Transwarp wrote:This is a perfectly reasonable and valid plot for a story, with plenty of opportunities for conflict and drama as two people from entirely different cultures (entirely different species!) attempt to create and sustain a relationship. There will be numerous hurdles and roadblocks in there way, both internal and external.
Yes I know. I didn't mean to imply I don't have a plot. I do the problem is that I have too many ideas I think, and I'm never sure which ones to weed out.
Transwarp wrote:The start of the war seems like an odd ending point to me, because it is also the start of a whole new set of problems and conflicts.
No I don't think it's odd, I think it's a form of poetic irony.

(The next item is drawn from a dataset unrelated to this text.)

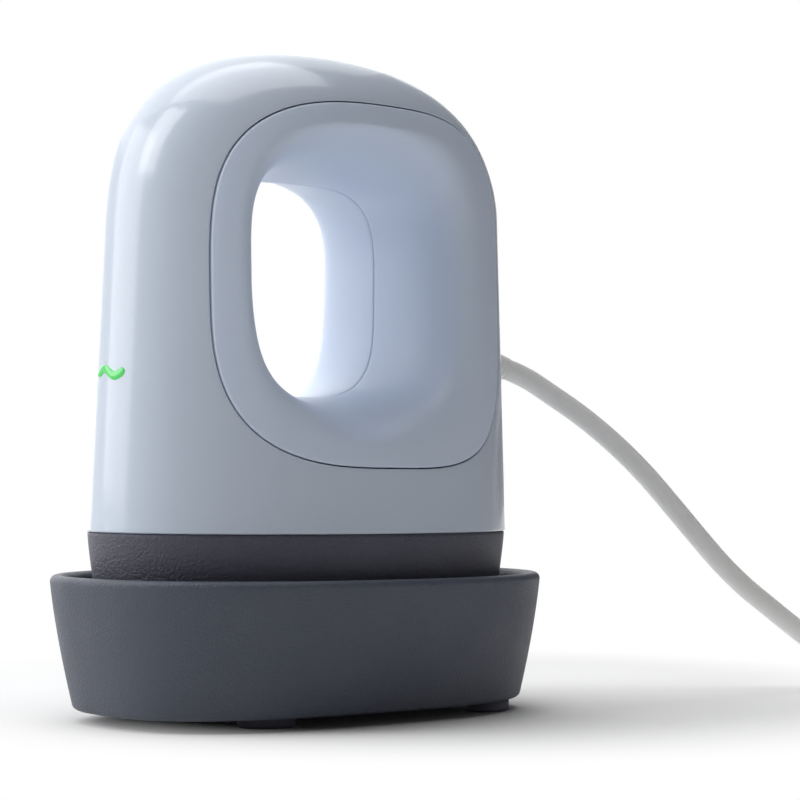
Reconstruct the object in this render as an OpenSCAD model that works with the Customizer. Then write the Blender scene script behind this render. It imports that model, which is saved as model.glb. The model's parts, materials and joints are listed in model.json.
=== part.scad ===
// Mini handheld heat press with its resting tray, in millimetres.
// X runs along the press: the front with the heat indicator is at -X and the
// cord leaves at +X. Y runs across it and Z is up. The origin lies on the
// surface that the feet stand on, under the middle of the tray.

/* [Outer shell] */
// Length of the shell at its lower edge
body_l = 100; // [91:1:108]
// Width of the shell at its lower edge
body_w = 60; // [55:1:70]
// Height of the shell above its lower edge
body_h = 99.5; // [94:0.5:115]
// Height of the shell's lower edge above the surface
body_z = 38.4; // [36:0.2:44]
// Draft of the front and rear faces, per millimetre of height
end_draft = 0.04; // [0:0.005:0.08]
// Draft of the side faces, per millimetre of height
side_draft = 0.02; // [0:0.005:0.05]
// Roundness of the plan outline, 2 is an ellipse
body_power = 2.05; // [1.9:0.05:2.6]
// Height where the front face starts to arch over
front_arch_h = 58; // [40:1:75]
// Roundness of the front shoulder
front_power = 3.0; // [1.8:0.1:3.5]
// Height where the rear face starts to arch over
rear_arch_h = 67.5; // [56:0.5:80]
// Roundness of the rear shoulder
rear_power = 2.0; // [1.6:0.1:3]
// Height where the side faces start to arch over
side_arch_h = 80.5; // [60:0.5:84]
// Roundness of the arch across the top
side_power = 2.35; // [1.8:0.05:3]
// Wall of the shell
shell_wall = 2.0; // [1.6:0.1:2.6]

/* [Grip inserts] */
// Half length of the seam between shell and insert
seam_a = 38; // [34:0.5:41]
// Half height of the seam
seam_b = 36.8; // [33:0.2:38]
// Height of the seam's middle above the shell's lower edge
seam_h = 49.8; // [46:0.2:52]
// Roundness of the seam
seam_power = 3.3; // [2.4:0.1:4]
// Half length of the hand hole at its narrowest
hole_a = 22.3; // [18:0.1:25]
// Half height of the hand hole at its narrowest
hole_b = 22.4; // [18:0.1:25]
// Distance of the hand hole's middle in front of the seam's
hole_shift = 4.3; // [0:0.1:6]
// Height of the hand hole's middle above the shell's lower edge
hole_h = 50.5; // [48:0.1:53]
// Roundness of the hand hole
hole_power = 3.7; // [2.4:0.1:4.5]
// Width of the flat band between the seam and the scoop
band_w = 4.2; // [2.5:0.1:5]
// Fullness of the scoop in front of the hole, 2 is an ellipse
scoop_front_power = 2.6; // [1.6:0.1:4.5]
// Fullness of the scoop behind the hole
scoop_rear_power = 4.2; // [1.6:0.1:4.5]
// Fullness of the scoop above and below the hole
scoop_end_power = 1.5; // [1.2:0.1:3]
// Extra fullness in the two lower corners
scoop_corner_power = 1.2; // [0:0.1:2]
// Share of the scoop's reach that is a plain slope, in front of and behind the hole
scoop_slope = 0.1; // [0:0.05:0.3]
// Wall of the inserts
insert_wall = 2.0; // [1.6:0.1:2.4]
// Gap in the seam
seam_gap = 0.25; // [0.15:0.05:0.3]

/* [Skirt and heat plate] */
// Height of the skirt
skirt_h = 25; // [22:0.5:26]
// Clearance between the skirt's foot and the heat plate
skirt_clear = 0.8; // [0.5:0.1:1.2]
// Step from the shell in to the skirt
skirt_step = 0.3; // [0:0.05:0.5]
// Wall of the skirt
skirt_wall = 2.0; // [1.6:0.1:2.4]
// Length of the heat plate's working face
plate_l = 82.6; // [76:0.2:84]
// Width of the heat plate's working face
plate_w = 48.8; // [44:0.2:49.6]
// Thickness of the working slab
plate_t = 5; // [4:0.5:6]
// Thickness of the block that holds the heating element
block_t = 7; // [6.8:0.1:8]
// Diameter of the sheathed heating element
element_d = 6.5; // [5.5:0.1:6.6]
// Distance between the element's two legs
element_gap = 24; // [20:0.5:26]
// Thickness of the element's clamp plate
clamp_t = 1.2; // [0.8:0.1:1.6]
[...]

In the Xindi war their romantic relationship, began and it was unstable, immature, and frought with self-inflicted tribulations. By the time the Romulan War starts they'll (hopefully) be solid, stable, know how to constructively work at their relationship, and have a clear path to the life they want. All the things they didn't have during Xindi War. I think it's a good time to end it.
Panyasan wrote:Also take a moment in your life when you felt similair things (loss, hurt) then the ones you try to write and use that in your writing.

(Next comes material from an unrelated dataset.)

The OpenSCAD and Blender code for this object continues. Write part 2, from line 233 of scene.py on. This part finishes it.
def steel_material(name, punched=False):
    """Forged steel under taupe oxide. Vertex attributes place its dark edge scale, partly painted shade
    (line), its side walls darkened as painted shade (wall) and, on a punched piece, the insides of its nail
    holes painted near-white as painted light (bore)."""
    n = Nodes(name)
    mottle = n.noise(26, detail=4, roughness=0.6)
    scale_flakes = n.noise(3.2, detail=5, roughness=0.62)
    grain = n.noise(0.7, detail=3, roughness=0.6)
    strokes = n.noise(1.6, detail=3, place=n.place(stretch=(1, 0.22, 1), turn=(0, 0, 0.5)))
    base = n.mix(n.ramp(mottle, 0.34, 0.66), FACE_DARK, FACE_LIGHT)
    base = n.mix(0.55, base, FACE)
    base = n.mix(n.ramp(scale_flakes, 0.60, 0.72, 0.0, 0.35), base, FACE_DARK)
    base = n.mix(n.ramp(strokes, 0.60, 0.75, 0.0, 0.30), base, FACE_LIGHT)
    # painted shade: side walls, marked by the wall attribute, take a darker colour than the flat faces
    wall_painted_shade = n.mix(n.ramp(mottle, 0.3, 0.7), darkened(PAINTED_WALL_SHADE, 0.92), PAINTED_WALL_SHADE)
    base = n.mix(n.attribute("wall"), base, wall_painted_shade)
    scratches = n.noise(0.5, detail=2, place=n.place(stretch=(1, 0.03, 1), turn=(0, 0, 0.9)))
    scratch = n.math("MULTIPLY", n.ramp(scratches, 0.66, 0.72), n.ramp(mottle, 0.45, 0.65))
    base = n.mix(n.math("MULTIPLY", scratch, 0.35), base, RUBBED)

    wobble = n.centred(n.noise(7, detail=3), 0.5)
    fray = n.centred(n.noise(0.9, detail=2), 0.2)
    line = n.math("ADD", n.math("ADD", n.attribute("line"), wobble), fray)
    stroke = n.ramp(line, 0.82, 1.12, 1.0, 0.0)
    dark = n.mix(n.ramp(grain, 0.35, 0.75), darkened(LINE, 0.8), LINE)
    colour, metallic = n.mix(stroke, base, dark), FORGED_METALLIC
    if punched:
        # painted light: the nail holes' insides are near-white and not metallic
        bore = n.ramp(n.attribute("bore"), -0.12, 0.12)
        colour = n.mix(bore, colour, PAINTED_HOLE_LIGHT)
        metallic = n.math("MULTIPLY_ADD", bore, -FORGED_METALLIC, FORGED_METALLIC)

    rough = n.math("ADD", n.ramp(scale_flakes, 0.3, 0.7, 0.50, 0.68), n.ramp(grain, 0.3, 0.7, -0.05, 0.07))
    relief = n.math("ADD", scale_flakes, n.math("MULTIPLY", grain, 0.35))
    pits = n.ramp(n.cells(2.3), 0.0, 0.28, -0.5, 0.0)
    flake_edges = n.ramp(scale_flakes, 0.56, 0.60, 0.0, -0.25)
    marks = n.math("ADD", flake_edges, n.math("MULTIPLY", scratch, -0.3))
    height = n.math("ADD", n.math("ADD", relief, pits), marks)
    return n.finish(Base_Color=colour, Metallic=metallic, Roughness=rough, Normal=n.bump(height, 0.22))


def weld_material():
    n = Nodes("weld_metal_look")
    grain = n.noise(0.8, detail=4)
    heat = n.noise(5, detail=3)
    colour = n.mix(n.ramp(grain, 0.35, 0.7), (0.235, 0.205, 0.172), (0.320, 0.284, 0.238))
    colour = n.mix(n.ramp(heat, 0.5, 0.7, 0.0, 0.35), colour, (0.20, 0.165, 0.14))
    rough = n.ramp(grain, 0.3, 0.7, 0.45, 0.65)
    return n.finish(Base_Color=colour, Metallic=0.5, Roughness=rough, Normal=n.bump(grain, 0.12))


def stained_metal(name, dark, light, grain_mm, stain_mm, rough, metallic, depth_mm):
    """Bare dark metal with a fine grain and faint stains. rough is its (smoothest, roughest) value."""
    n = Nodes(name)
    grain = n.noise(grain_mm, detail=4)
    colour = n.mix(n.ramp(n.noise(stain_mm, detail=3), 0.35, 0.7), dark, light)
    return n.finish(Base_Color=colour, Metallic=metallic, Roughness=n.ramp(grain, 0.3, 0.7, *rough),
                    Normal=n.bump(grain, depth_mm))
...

I think this is the crux of my problem right now. As everyone who has been following the story I have to write Baby Elizabeth's funeral. When I started the story I had no clue I'd lose my niece. And last night my sister had her third miscarriage, I'm getting way too familiar with the pain people deal with when losing a child. And I'm tired of it. But I wrote myself into a corner, I HAVE to write the funeral and I do not want to do it.

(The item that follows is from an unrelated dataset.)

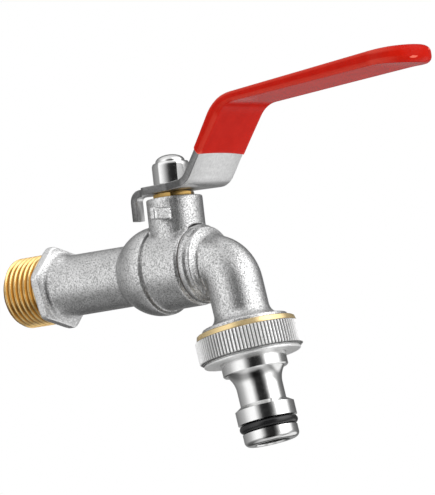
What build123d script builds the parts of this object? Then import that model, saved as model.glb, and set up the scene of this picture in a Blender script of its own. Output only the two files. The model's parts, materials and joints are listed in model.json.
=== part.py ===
from build123d import *
import math
import os

# Lever ball tap (hose bib), millimetres.
# Every sub-part is drawn about the ball's centre: X runs along the inlet, away from the wall, and Z runs up
# the stem. Before export all are shifted so that the origin is the inlet thread's shoulder, on its axis.

# inlet: G1/2 male thread, hex flange and barrel
SHOULDER_X = -47.7
INLET_THREAD_R = 10.478
INLET_THREAD_LENGTH = 13.2
INLET_BORE_R = 6.5
THREAD_PITCH = 1.814
THREAD_DEPTH = 1.162
THREAD_LEAD_IN = 0.6
THREAD_RIDGES = 7
HEX_AF = 22.0
HEX_THICK = 3.1
HEX_CORNER_ANGLE = 15.0
BARREL_R_AT_HEX = 9.0
BARREL_R_AT_DOME = 8.8
BARREL_FILLET = 2.0

# valve chamber
DOME_X = -7.6
DOME_R = 13.0
SEAM_X = -5.6
CHAMBER_R = 11.75
LIP_X = 7.0
LIP_R = 11.6
LIP_CHAMFER = 0.8
BALL_R = 6.25
WATERWAY_R = 4.0
SEAT_FRONT_X = 3.5
SEAT_BACK_X = 5.9
SEAT_OUTER_R = 7.2
SEAT_INNER_R = 4.3
BALL_CLEARANCE = 0.04
CAVITY_R = 7.6
SPIGOT_X = 4.6
SPIGOT_R = 9.5

# stem and neck
NECK_R = 8.15
NECK_TOP = 20.3
STEM_R = 3.5
STEM_BORE_R = 3.6
STEM_SHOULDER_R = 4.4
STEM_SHOULDER_BOTTOM = 7.3
STEM_SHOULDER_TOP = 8.2
THRUST_BORE_R = 4.6
THRUST_TOP = 9.3
DRIVE_SLOT_WIDTH = 3.0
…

That said I can't quit on the story. It'll kill my confidence that I actually can write.
Panyasan wrote:(Part of the reason I am asking that I always notice the love and warmth and heart when you talk about B'Lanna and Paris and you have a story to tell about them, that I think when you start writing about them, the words will come. Not that I don't want you to write about TnT of course, it was just an idea I had).
Ha! I wrote half a P/T story when I was 13. But I never really felt the need. They're great on their own. They don't need me to meddle. TnT need help!